The fourth holy possession is "Confession and Forgiveness." We have all sinned and fallen short of the glory of God. We have hurt and offended one another. The most fundamental act of being human is to learn to confess to God our wrongs and to seek forgiveness from one another. With this, we could find new freedom from selfishness and sinfulness.

The fifth holy possession is ministry. Like Jesus, we are called to serve rather than to be served. Ministry is about people, not activities. It is about giving rather than receiving. It is about being useful for God through acts of service for others. Titles, positions, and structures are there to help us serve people.

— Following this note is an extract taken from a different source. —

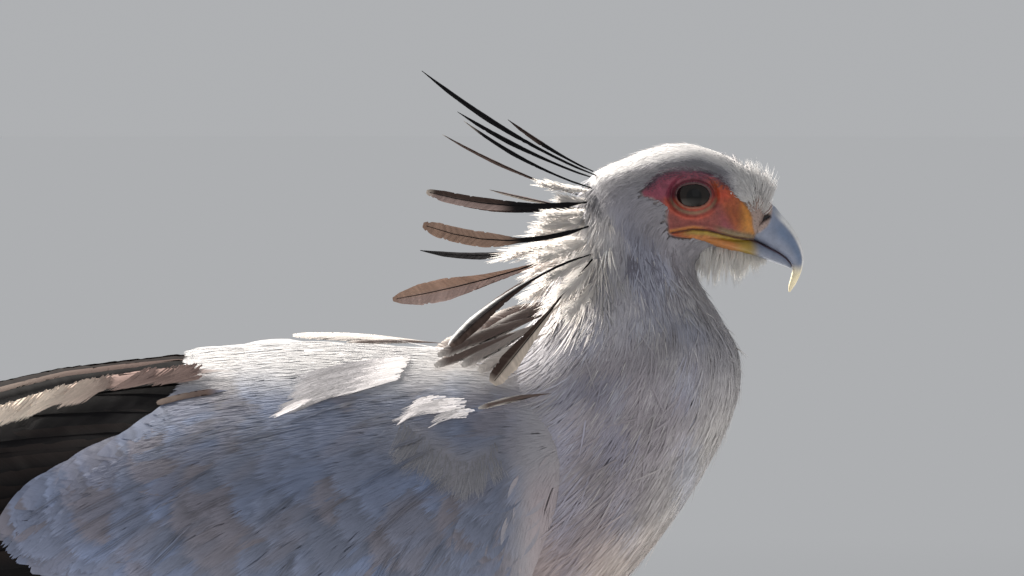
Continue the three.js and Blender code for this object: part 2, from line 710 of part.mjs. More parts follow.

In ecclesiastical tradition, this holy possession begins with "ordination"  which Dueholm calls the "bureaucracy of grace." This chapter is particularly helpful for clergymen and all in various areas of ministries.

Finally, the holy possession of worship is our end goal. We don't serve for the sake of serving. We do so for the sake of glorifying God and the declare the reign of the Kingdom of God. Dueholm describes it eloquently as follows:
"Worship is older than the Bible, maybe as old as humanity itself. In traditional religious societies, worship organizes life. It marks out space and time, distinguishes the sacred from the ordinary, preserves collective memories, and reinforces social relationships. It enacts a great cosmic exchange, with humans offering up animals, incense, or words to ensure divine favor coming down."

My Thoughts
First, this book is a bold defense of Christian rituals that define us. Dueholm begins with a fairly neutral stance, but could be seen as too accommodating of culture initially. Lest anyone starts to label the author as a liberal or post-liberal, it is important to note that amid the nuances and statements of expressions from both sides, the author has a firm conviction that sees the gospel as hope for the world and the legitimate source of salvation for all. With each succeeding holy possession described, the reader would notice the growing conviction that the rituals of the past are most relevant for the present.

Second, we learn from Dueholm a refreshing way to engage the secular culture with historical Christian symbols. I like the way he expands the space between to invite both the religious and the secular toward constructive dialogue. There are things that people from both sides have misunderstood or misinterpreted. Christ didn't just die on the cross for people of the Christian faith. Christ died for all. Perhaps, what we need is a new language, a new approach, or simply a new stance to strike up constructive conversations to increase understanding of the Christian's role in society and the world's need for Christ. Don't dispel or belittle the tradition simply because they are old. See their relevance with new perspectives. This is what the author has brilliantly done.

Finally, this book is a subtle critique of the secular culture of today. Even though secularalism has dominated the cultural climate of today, they are by no means flawless. Dueholm claims that "these secularizing developments contradict each other" as well as "themselves." Secularism has not just divided the religious from the rest of society, they have unwittingly divided everything else. The Church and Christians are challenged to be the bridges of the gospel to heal the world.

Author Benjamin Dueholm is pastor of Messiah Lutheran Church at Wauconda, IL.

Rating: 4.5 stars of 5.


This book has been provided courtesy of William B Eerdmans and NetGalley without requiring a positive review. All opinions offered above are mine unless otherwise stated or implied.